== YOUR TASK ==
Go through the entries below and write each one out exactly.
* Start INFORMATION GIVEN *
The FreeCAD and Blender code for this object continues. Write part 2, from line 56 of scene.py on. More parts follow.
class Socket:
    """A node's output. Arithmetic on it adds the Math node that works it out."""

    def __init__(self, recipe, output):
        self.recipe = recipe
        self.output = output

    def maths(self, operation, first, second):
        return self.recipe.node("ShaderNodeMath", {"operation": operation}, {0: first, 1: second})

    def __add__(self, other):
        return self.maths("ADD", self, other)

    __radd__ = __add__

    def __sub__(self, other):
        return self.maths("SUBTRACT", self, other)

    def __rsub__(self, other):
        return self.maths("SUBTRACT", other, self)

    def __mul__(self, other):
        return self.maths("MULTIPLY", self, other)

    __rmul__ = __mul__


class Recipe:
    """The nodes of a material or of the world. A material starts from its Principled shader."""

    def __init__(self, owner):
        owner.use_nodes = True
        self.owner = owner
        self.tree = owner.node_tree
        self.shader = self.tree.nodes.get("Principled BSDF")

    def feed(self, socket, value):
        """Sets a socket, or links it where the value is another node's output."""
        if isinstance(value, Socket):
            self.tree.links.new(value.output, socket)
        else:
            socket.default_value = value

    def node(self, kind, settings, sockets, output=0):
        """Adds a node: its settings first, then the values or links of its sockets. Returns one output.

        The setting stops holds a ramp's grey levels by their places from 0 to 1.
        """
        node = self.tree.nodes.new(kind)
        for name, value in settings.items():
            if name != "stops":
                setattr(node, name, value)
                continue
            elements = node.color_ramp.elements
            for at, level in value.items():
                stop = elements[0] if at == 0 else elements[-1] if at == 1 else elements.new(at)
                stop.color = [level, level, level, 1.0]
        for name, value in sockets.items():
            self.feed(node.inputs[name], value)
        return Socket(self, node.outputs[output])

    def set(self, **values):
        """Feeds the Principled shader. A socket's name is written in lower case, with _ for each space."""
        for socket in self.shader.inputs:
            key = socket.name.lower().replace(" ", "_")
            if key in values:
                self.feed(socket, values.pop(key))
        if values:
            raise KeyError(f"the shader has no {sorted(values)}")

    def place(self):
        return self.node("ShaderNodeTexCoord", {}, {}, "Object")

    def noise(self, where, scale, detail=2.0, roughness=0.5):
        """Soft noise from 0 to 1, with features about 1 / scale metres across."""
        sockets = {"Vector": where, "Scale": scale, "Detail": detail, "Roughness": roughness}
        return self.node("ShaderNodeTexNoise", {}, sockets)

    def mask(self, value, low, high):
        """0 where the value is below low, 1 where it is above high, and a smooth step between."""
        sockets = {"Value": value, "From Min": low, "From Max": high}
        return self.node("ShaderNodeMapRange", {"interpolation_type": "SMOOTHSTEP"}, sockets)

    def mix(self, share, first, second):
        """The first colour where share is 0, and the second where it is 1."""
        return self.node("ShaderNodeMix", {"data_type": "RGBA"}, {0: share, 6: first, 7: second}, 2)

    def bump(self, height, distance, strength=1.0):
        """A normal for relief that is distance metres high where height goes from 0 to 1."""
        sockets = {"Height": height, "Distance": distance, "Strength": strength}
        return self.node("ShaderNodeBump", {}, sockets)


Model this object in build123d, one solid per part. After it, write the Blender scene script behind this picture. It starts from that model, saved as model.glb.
* End INFORMATION GIVEN *
== EXERCISE OUTPUT ==
The FreeCAD and Blender code for this object continues. Write part 2, from line 56 of scene.py on. More parts follow.
class Socket:
    """A node's output. Arithmetic on it adds the Math node that works it out."""

    def __init__(self, recipe, output):
        self.recipe = recipe
        self.output = output

    def maths(self, operation, first, second):
        return self.recipe.node("ShaderNodeMath", {"operation": operation}, {0: first, 1: second})

    def __add__(self, other):
        return self.maths("ADD", self, other)

    __radd__ = __add__

    def __sub__(self, other):
        return self.maths("SUBTRACT", self, other)

    def __rsub__(self, other):
        return self.maths("SUBTRACT", other, self)

    def __mul__(self, other):
        return self.maths("MULTIPLY", self, other)

    __rmul__ = __mul__


class Recipe:
    """The nodes of a material or of the world. A material starts from its Principled shader."""

    def __init__(self, owner):
        owner.use_nodes = True
        self.owner = owner
        self.tree = owner.node_tree
        self.shader = self.tree.nodes.get("Principled BSDF")

    def feed(self, socket, value):
        """Sets a socket, or links it where the value is another node's output."""
        if isinstance(value, Socket):
            self.tree.links.new(value.output, socket)
        else:
            socket.default_value = value

    def node(self, kind, settings, sockets, output=0):
        """Adds a node: its settings first, then the values or links of its sockets. Returns one output.

        The setting stops holds a ramp's grey levels by their places from 0 to 1.
        """
        node = self.tree.nodes.new(kind)
        for name, value in settings.items():
            if name != "stops":
                setattr(node, name, value)
                continue
            elements = node.color_ramp.elements
            for at, level in value.items():
                stop = elements[0] if at == 0 else elements[-1] if at == 1 else elements.new(at)
                stop.color = [level, level, level, 1.0]
        for name, value in sockets.items():
            self.feed(node.inputs[name], value)
        return Socket(self, node.outputs[output])

    def set(self, **values):
        """Feeds the Principled shader. A socket's name is written in lower case, with _ for each space."""
        for socket in self.shader.inputs:
            key = socket.name.lower().replace(" ", "_")
            if key in values:
                self.feed(socket, values.pop(key))
        if values:
            raise KeyError(f"the shader has no {sorted(values)}")

    def place(self):
        return self.node("ShaderNodeTexCoord", {}, {}, "Object")

    def noise(self, where, scale, detail=2.0, roughness=0.5):
        """Soft noise from 0 to 1, with features about 1 / scale metres across."""
        sockets = {"Vector": where, "Scale": scale, "Detail": detail, "Roughness": roughness}
        return self.node("ShaderNodeTexNoise", {}, sockets)

    def mask(self, value, low, high):
        """0 where the value is below low, 1 where it is above high, and a smooth step between."""
        sockets = {"Value": value, "From Min": low, "From Max": high}
        return self.node("ShaderNodeMapRange", {"interpolation_type": "SMOOTHSTEP"}, sockets)

    def mix(self, share, first, second):
        """The first colour where share is 0, and the second where it is 1."""
        return self.node("ShaderNodeMix", {"data_type": "RGBA"}, {0: share, 6: first, 7: second}, 2)

    def bump(self, height, distance, strength=1.0):
        """A normal for relief that is distance metres high where height goes from 0 to 1."""
        sockets = {"Height": height, "Distance": distance, "Strength": strength}
        return self.node("ShaderNodeBump", {}, sockets)


Model this object in build123d, one solid per part. After it, write the Blender scene script behind this picture. It starts from that model, saved as model.glb.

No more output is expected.